Spor, uzun yıllardır meslek olarak yapılıyor olsa da temelinde eğlence barındıran bir alandır. Bu düşünce yapısı kaynaklı olarak bazı sporcular spordan uzaklaşmak isteyebilirler. Müsabakalara çıkmaya ve galibiyet sonrası sevince karşı suçluluk duyabilirler. Bu suçluluk duygusu hayatta kalma, yaşıyor olma suçluluğu boyutuna da gelebilmektedir Duyguları yaşamanın ve rutine dönmenin birçok farklı seçeneği vardır. Sporcular için bu aşamada müsabakalarda var olmak ise rutine dönmeyi sağlayan en iyi yollardan biridir. Müsabaka öncesi-anı-sonrası akışında vücut daha önce açığa çıkmayan bir semptom gösterebilir. En yoğun yaşanan duygulardan biri olan stres bile kendisini farklı açığa çıkarabilir. Duygu-durumlar böylesi farklılık içindeyken, akut stres tepkisi ile alınan kararlarda da beyin standart işleyişinin dışındadır. Normalden farklı mekanizmada olan beyin, ani kararlar almaya yatkındır. Sporcu bu evrede duygusunu tanımalı, anlamalı ve optimum düzeyde tutmalıdır. Aksi durumda muhtemel olarak yaşanacak senaryo; akut durumda alınan, hızlı ve sağlıksız bir kararla sporu bırakmak olabilir. Kendini dinlemek, kararından emin olmak süreç içerisinde çok büyük önem taşımaktadır ve bunun için zamana ihtiyaç vardır.

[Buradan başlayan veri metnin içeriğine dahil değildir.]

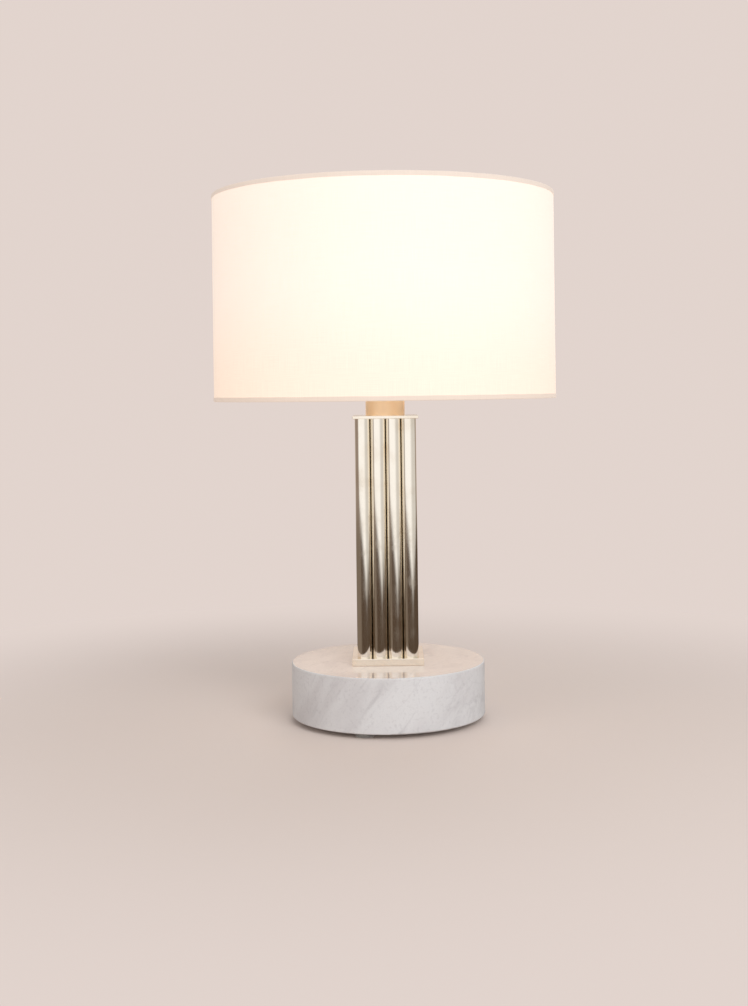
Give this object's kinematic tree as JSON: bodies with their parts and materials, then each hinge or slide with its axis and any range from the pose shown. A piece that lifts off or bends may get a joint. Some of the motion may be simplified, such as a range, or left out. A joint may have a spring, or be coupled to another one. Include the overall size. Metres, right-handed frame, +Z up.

‘’Ben ne için çabalıyorum?’’ – ‘’Daha önce beni sahaya çıkaran duygu ve düşünceler nelerdi?’’

Sporcuda sporu bırakma isteği yaratan bir başka durum ise anlamsızlık ve boşluk duygusu hissetmesidir. Aynı alan içerisinde oldukları arkadaşlarının kaybına şahit olan sporcular ‘’Ben ne için çabalıyorum?’’ sorusunu sorabilirler. Hedefleri ve hayallerini sorgulamaya başlayabilirler. Bu durumda da yine önceden belirttiğimiz gibi zamana yaymanın önemi büyüktür. Sporcu, ilgilendiği spora neden başladığını, gelecek beklentilerinin neler olduğunu, sporun içinde olmanın verdiği pozitif durumlarını yeniden düşünmelidir. Sahada olmak ilk etapta anlamsız gelse de ‘’Daha önce beni sahaya çıkaran duygu ve düşünceler nelerdi?’’ sorusuyla da içinde yaşadığı ana geri dönerek motivasyon kaynaklarını hatırlamalıdır. Tüm bunlara ek olarak farkında olmadan da spordan uzaklaşılabilir. Antrenman sırasındaki dikkatsizlik buna örnek verilebilir. Örneği daha geniş kapsamlı anlatmak gerekirse; sporcu antrenman sırasında fiziksel olarak kendisine daha az dikkat ederse sakatlanarak sahadan uzaklaşacağının farkında olsa da kendi isteğiyle uzaklaşmayı tercih etmeyebilir. Tam olarak bu anda bilinçdışı etkiyle temkinli alanından çıkar ve sakatlanır. Sahadan uzaklaşmasını bilinçli yapmamış oluşu ‘’Sakatlandığım için uzaklaştım’’ düşüncesiyle savunma mekanizmasını kullandırmış ve sporcuyu rahatlatmış olur.

Sonuç olarak, hepimizi derinden etkileyen bir yas süreci içindeyiz. Ve bu denli kitlesel bir yası yaşarken her birimiz ayrı ayrı tepkileri ayrı ayrı zamanlarda göstereceğiz. Herkes için tek bir yas tutma kalıbı olmadığı gibi herkes için doğru olanı da bulamayacağımızı bilmeliyiz. Unutulmamalıdır ki, sporcular kendilerini çok iyi tanırlar. Evet, bir süre için hepimiz kendimize yabancılaşmış hissedebiliriz fakat önemli olan bu yabancılık hissinden çıkmak için kendi içimize yeniden dönmek olacaktır. Dediğimiz gibi, ilk aşamada anormal duruma verilen tepkiler normal olsa da uzun vadede rutine dönülemediği noktada mutlaka bir uzmandan psikolojik destek alınmalıdır. Son olarak: bazı sporcularımızın aileleri tribünlerin her köşesi fotoğraflarıyla donatılsın isterken bazı aileler ise fotoğrafları paylaşılsın dahi istemeyebiliyor. Acıların ortaklığı elbette kaçınılmaz bir gerçek ve bizler de her bir sporcumuzun acısını en derinlerimizde yaşıyoruz fakat ailelerin acısına en hassas yönümüzle yaklaşarak istedikleri doğrultuda hareket etmeliyiz.

Fotoğraflarını ve isimlerini tribünlerimizin başköşelerine koymasak, koyamasak da kalbimizin en derininde formasını astığımız her sporcumuza… Başımız sağ olsun.